Anderson took his dedication to a whole new level of Zen. “It was important to have consistency and I needed a routine, so I didn’t eat in restaurants and didn’t sleep in hotels,” he says. “I slept in my caravan and ate my wife Janny’s food. I kept away from restaurants – all the talk, too much happening – and in hotels every bed is different. I’d park my van next to the pits so I could be with my bikes.”

Many 50cc riders had engineering backgrounds, because the better you understood the intricacies of the engines, the faster you were likely to go.
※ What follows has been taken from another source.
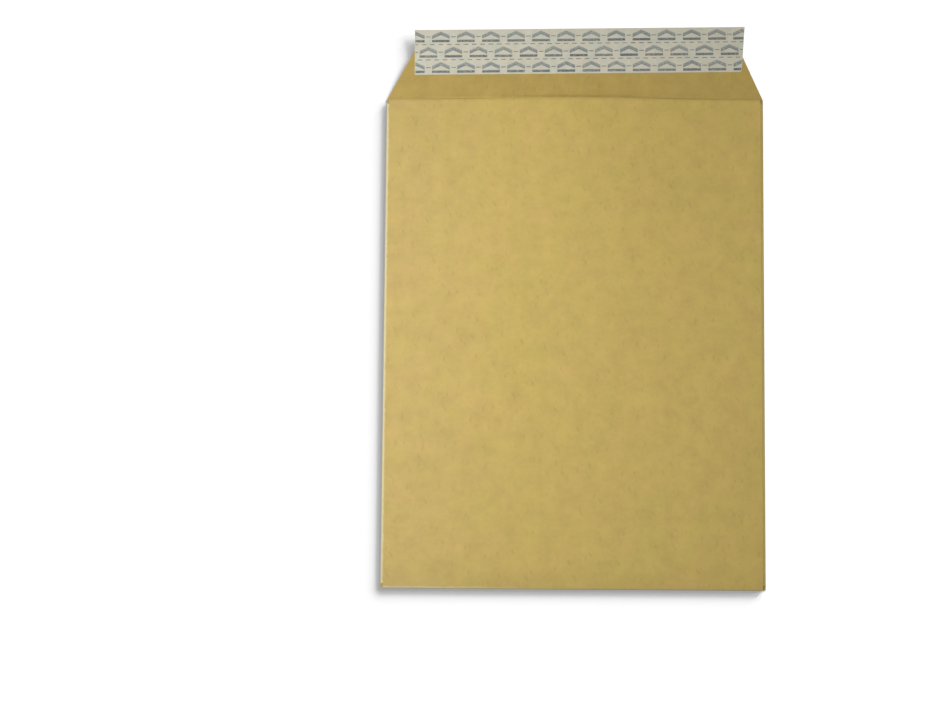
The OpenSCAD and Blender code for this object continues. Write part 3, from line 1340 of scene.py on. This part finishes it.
@dataclass(frozen=True)
class FlapLie:
    """How the liner lies: on the flap's slope, with what is past the adhesive's ends curling up."""

    crease_line: float
    slope: float
    held_left: float
    left_run: float
    held_right: float
    right_run: float
    curl: float

    @classmethod
    def on(cls, pocket: PocketSizes, curl: float) -> "FlapLie":
        """Works out the lie from the pocket.

        Args:
            pocket: The pocket's sizes.
            curl: Rise for each square metre past the adhesive's end.

        Returns:
            The lie's numbers.
        """
        left, right = pocket.flap_sides(pocket.crease_y)
        left += pocket.adhesive_inset / math.cos(pocket.flap_left_slant)
        right -= pocket.adhesive_inset / math.cos(pocket.flap_right_slant)
        left_run = math.tan(pocket.flap_left_slant)
        right_run = math.tan(pocket.flap_right_slant)
        return cls(pocket.crease_y, pocket.flap_slope, left, left_run, right, right_run, curl)

    @staticmethod
    def fill(tree: Tree, take: Sockets) -> Sockets:
        """Adds the nodes of the group that lays a flat shape on the flap.

        Args:
            tree: The group's tree.
            take: Its inputs.

        Returns:
            Its output.
        """
        x, y, _ = tree.axes(tree.get("GeometryNodeInputPosition"))
        beyond = y - take["Crease line"]
        past_left = beyond * take["Left run"] + take["Held left"] - x
        past_right = x - (take["Held right"] - beyond * take["Right run"])
        free = tree.highest(past_left, past_right, 0.0)
        lift = beyond * take["Slope"] + free * free * take["Curl"]
        return {"Geometry": tree.shifted(take["Geometry"], Z=lift)}

    def lay(self, tree: Tree, geometry: Signal) -> Signal:
        """Lays a geometry on the flap, by a group that the liner and its print share.

        Args:
            tree: The piece's tree.
            geometry: What lies on the flap.

        Returns:
            The geometry in its place.
        """
        values = {name.replace("_", " ").capitalize(): value for name, value in asdict(self).items()}
        group = node_group("lie on the flap", "GeometryNodeTree", {"Geometry": None, **values}, self.fill)
        return tree.get("GeometryNodeGroup", {"Geometry": geometry, **values}, node_tree=group)


@dataclass
class ReleaseLiner:
    """Strip of coated paper over the flap's adhesive."""

    sizes: LinerSizes
    lie: FlapLie
    step: float = 2.2 * MM

    def flat_mesh(self) -> Mesh:
        """Builds the liner's middle surface, flat and in its place on the plan.

        Returns:
            The mesh, its faces upwards.
        """
        size = self.sizes
        left = -size.length / 2

        def along(t: float, v: float) -> float:
            """Place along the liner at a share of its length on the row v."""
            return left + (size.right_end(v) - left) * t

        sheet = SheetMesh()
        sheet.add_grid(
            spaced(0, 1, round(size.length / self.step)), size.rows(self.step),
            lambda t, v: size.placed(along(t, v), v, size.thickness / 2),
            lambda t, v: (along(t, v), v),
        )
        return sheet.build("release_liner_sheet")

    def build(self) -> Object:
        """Builds the liner.

        Returns:
            The piece, dressed and riding on the frame.
        """
        piece = new_piece("liner_sheet", self.flat_mesh())
        finish = {"Finish": LinerFinish().material}
        reshape(piece, "laid liner", finish, lambda tree, take: self.lie.lay(tree, take["Geometry"]))
        thicken(piece, self.sizes.thickness)
        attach(piece, "root")
        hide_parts("release_liner")
        return piece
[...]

Although Anderson rode for the Suzuki factory, and therefore had Japanese mechanics working on his machines, he took a close personal interest in his engines, filing down the high spots on pistons to help prevent seizures, the dreaded downside of the super-quick two-stroke.

Honda only won the title once – to Suzuki’s half-dozen successes – because at that time the company wasn’t prepared to resort to two-stroke sorcery to achieve the all-important maximum peak power.

“Once Suzuki brought out its twin, we were hammered, we couldn’t even slipstream the bugger,” says Ralph Bryans, who won Honda’s only 50cc title in 1966. “We were lucky because we had a wider power band than they did, but we still had to keep the thing absolutely on song the whole time – anything between 19,000 and 21,000rpm. If you were out of the powerband you weren’t going anywhere. To get the thing off the line you used the clutch a lot – you got it up to 18,000, you feathered the clutch to find the grip and off you went.”

Honda engineers tried everything and anything to close the gap on the two-strokes, including bicycle-style caliper brakes.“The big advantage was much less unsprung weight,” adds Bryans, who won the title on Honda’s bicycle-braked RC166. “It worked so well that Honda tried it on the 125 four, but the rim got so hot that it melted the tyre bead.”

After their 1966 success, Honda knew the game was up and withdrew from the class. Then when the FIM restricted the category to singles, Suzuki also withdrew. The Japanese factories were replaced by smaller European concerns whose race shops were run by garagiste engineers who never received the respect they deserved, because the world’s attention was always focused on the bigger, more glamorous classes.